TASK OBJECTIVE —
Print the entire listing. Each line must match the original exactly.

DATA LINES —
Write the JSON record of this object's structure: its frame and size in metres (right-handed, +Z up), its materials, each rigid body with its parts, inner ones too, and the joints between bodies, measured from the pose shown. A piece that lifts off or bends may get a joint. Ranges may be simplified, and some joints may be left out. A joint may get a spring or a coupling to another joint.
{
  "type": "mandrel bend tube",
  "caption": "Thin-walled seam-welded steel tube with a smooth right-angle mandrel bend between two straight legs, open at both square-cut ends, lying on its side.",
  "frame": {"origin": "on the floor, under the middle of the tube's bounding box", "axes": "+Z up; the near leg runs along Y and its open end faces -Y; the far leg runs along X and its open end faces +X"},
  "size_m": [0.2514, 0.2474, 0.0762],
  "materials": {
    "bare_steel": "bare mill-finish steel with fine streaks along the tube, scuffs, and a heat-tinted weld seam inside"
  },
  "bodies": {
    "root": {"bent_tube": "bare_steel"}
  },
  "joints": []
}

EXPECTED ANSWER —
Write the JSON record of this object's structure: its frame and size in metres (right-handed, +Z up), its materials, each rigid body with its parts, inner ones too, and the joints between bodies, measured from the pose shown. A piece that lifts off or bends may get a joint. Ranges may be simplified, and some joints may be left out. A joint may get a spring or a coupling to another joint.
{
  "type": "mandrel bend tube",
  "caption": "Thin-walled seam-welded steel tube with a smooth right-angle mandrel bend between two straight legs, open at both square-cut ends, lying on its side.",
  "frame": {"origin": "on the floor, under the middle of the tube's bounding box", "axes": "+Z up; the near leg runs along Y and its open end faces -Y; the far leg runs along X and its open end faces +X"},
  "size_m": [0.2514, 0.2474, 0.0762],
  "materials": {
    "bare_steel": "bare mill-finish steel with fine streaks along the tube, scuffs, and a heat-tinted weld seam inside"
  },
  "bodies": {
    "root": {"bent_tube": "bare_steel"}
  },
  "joints": []
}